What is a Vector Database?

A vector database is a specialized system designed to store, manage, and query vector embeddings efficiently. Unlike traditional databases that work with structured or tabular data, vector databases are optimized for high-dimensional vectors and similarity-based queries.

Vector databases use advanced indexing techniques like Hierarchical Navigable Small World (HNSW) graphs, KD-trees, or IVF (Inverted File Index) to perform fast and accurate similarity searches, even in datasets containing millions or billions of vectors.

Uses of Vector Databases

Vector databases are crucial in applications where similarity or relevance is essential. Here are some common use cases:

1. Semantic Search:
   • Find documents, images, or text similar to a query input based on meaning rather than exact keywords.
   • Example: Searching for “happy dog” and retrieving images of smiling or playful dogs.
2. Recommendation Systems:
   • Suggest products, movies, or content based on user preferences encoded as vectors.
   • Example: Recommending movies similar to a user’s past preferences.
3. Anomaly Detection:
   • Identify unusual patterns or outliers in data, such as fraud detection or system failure.
4. Personalization:
   • Create personalized user experiences by comparing user embeddings to content embeddings.
5. Natural Language Processing (NLP):
   • Power tasks like question answering, translation, and contextual search.
6. Computer Vision:
   • Identify visually similar images, classify objects, or find duplicates.

What Problems Do Vector Databases Solve?

1. High-Dimensional Similarity Search: Traditional databases are not optimized for searching high-dimensional data.

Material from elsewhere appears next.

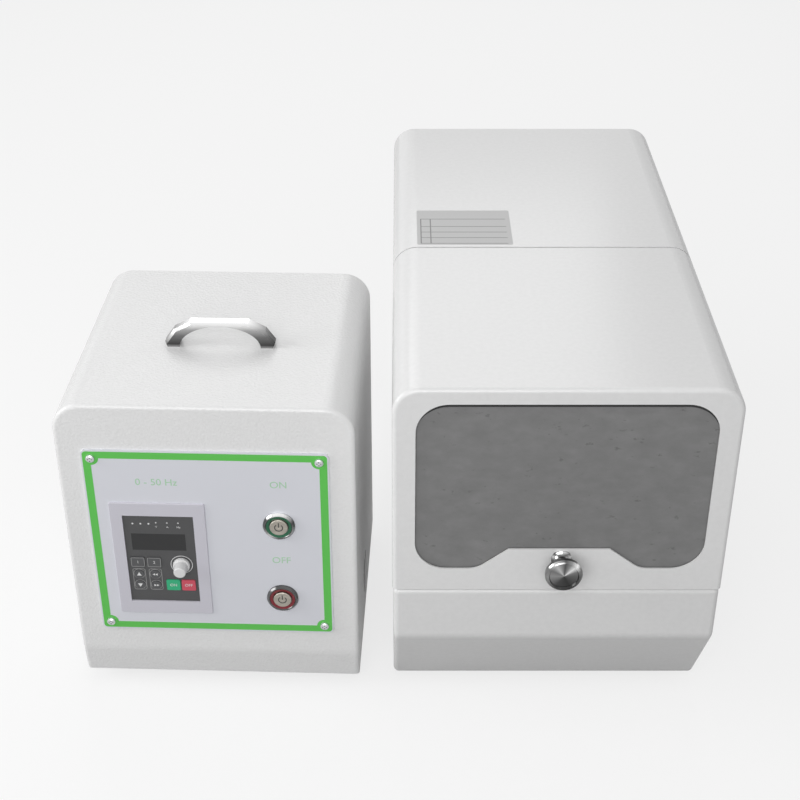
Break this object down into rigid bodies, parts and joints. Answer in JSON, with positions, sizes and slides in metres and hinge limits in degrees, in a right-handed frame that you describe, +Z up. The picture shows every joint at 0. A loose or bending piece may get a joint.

Vector databases use specialized indexing techniques to perform fast and accurate nearest neighbor searches.
2. Scalability: Efficiently handle billions of vectors while maintaining low latency for queries.
3. Real-Time Queries: Enable quick retrieval of the most similar vectors, crucial for real-time applications like recommendation systems or semantic search.
4. Hybrid Search: Combine vector-based similarity search with traditional keyword-based search for better results.
5. Memory Efficiency: Use compact data structures to store and retrieve embeddings efficiently.

Available Open-Source Vector Databases

Here is a list of open-source vector databases and libraries, along with their key features:

1. Milvus

• Description: A cloud-native, highly scalable vector database.
• Key Features: GPU acceleration, billions of vectors, multiple distance metrics.
• License: Apache 2.0
• Website: https://milvus.io

2. Weaviate

• Description: A semantic search engine with vector search capabilities.
• Key Features: RESTful API, hybrid search (vector + keyword), schema support.
• License: Business Source License (BSL)
• Website: https://weaviate.io

3. Vespa

• Description: A real-time serving engine for large-scale applications.
• Key Features: Combines full-text and vector search, ranking and filtering capabilities.
• License: Apache 2.0
• Website: https://vespa.ai

4. Vald

• Description: A Kubernetes-native vector database.
• Key Features: Distributed architecture, HNSW indexing, real-time vector updates.
• License: Apache 2.0
• Website: https://vald.vdaas.org

5. Faiss

• Description: A library for similarity search developed by Facebook AI.
• Key Features: GPU/CPU acceleration, multiple indexing strategies, optimized for static datasets.
• License: MIT
• GitHub: https://github.com/facebookresearch/faiss

6. Annoy

• Description: A lightweight nearest neighbor search library developed by Spotify.
• Key Features: Efficient for read-heavy applications, easy to use, static data support.
• License: Apache 2.0
• GitHub: https://github.com/spotify/annoy

7. HNSWlib

• Description: A fast library for nearest neighbor search.
• Key Features: Memory-efficient, high-speed searches, suitable for dense vector datasets.
• License: MIT
• GitHub: https://github.com/nmslib/hnswlib

How Vector Databases Solve Vector Searching

Vector searching involves finding vectors in a dataset that are most similar to a given query vector. This process is computationally expensive, especially for high-dimensional data. Vector databases solve this problem by:

1. Indexing Techniques:
   • Using advanced methods like HNSW, KD-trees, or IVF to organize data and reduce the search space.
2. Approximate Nearest Neighbor (ANN) Search:
   • Instead of exact matches, ANN techniques retrieve approximate results much faster while maintaining acceptable accuracy.
3. Distance Metrics:
   • Supporting multiple metrics like cosine similarity, Euclidean distance, or dot product to determine similarity.
4. Parallel Processing:
   • Leveraging GPUs and distributed systems for high-speed computation.
5. Integration with Metadata:
   • Allowing hybrid searches by combining vector similarity with structured metadata queries (e.g., filter by category or timestamp).